The third party or open-source models often scooped by vendors are usually optimized for general accuracy across a wide variety of use cases. That means they won't be a great fit for niche business use cases. To get any real ROI, you'll want to work with a vendor who has built proprietary models focused on solving your specific use case.

7. What security and compliance certifications do you have?

You'll sometimes have to give the vendor your own data so they can train your models. It's critical to know whether you can trust the vendor with your data. In case of a breach, you want to ensure you can't trace the models back to the original end user's data.
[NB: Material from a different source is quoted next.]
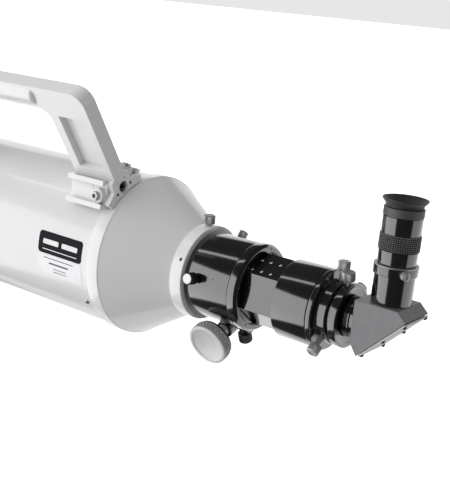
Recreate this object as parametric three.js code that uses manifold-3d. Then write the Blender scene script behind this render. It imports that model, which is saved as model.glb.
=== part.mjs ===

Be sure to ask about the level of data protection they have in place. SOC 2 Type 2 and ISO 27001 are a few examples of security and compliance standards AI vendors might follow.

8. Can everyone in my organization learn how to use the AI?

This question reflects less on the quality of the AI and more on usability. The product should be easy to learn and use — not just for one persona and not just for technical users — but for everyone who accesses the solution.

I often say that the best AI is hidden. You don't see the technical details of the AI unless you look for them. In other words, the best AI shouldn't make users feel that they're doing something very complicated. It should be a seamless part of their everyday work.

Conclusion

The last piece of advice I give to new AI buyers? Trust your gut! If it sounds too good to be true, it probably is.

If you're not using AI on a daily basis, learning about precision and recall might feel pretty far out of your job description. But AI is seeping into every corner of how we do business: from how we manage our supply chains to how we reach customers and schedule meetings. You don't have to be an engineer to be able to spot the difference between a best-of-breed AI product and dressed-up rule-based system. You just have to know what to ask.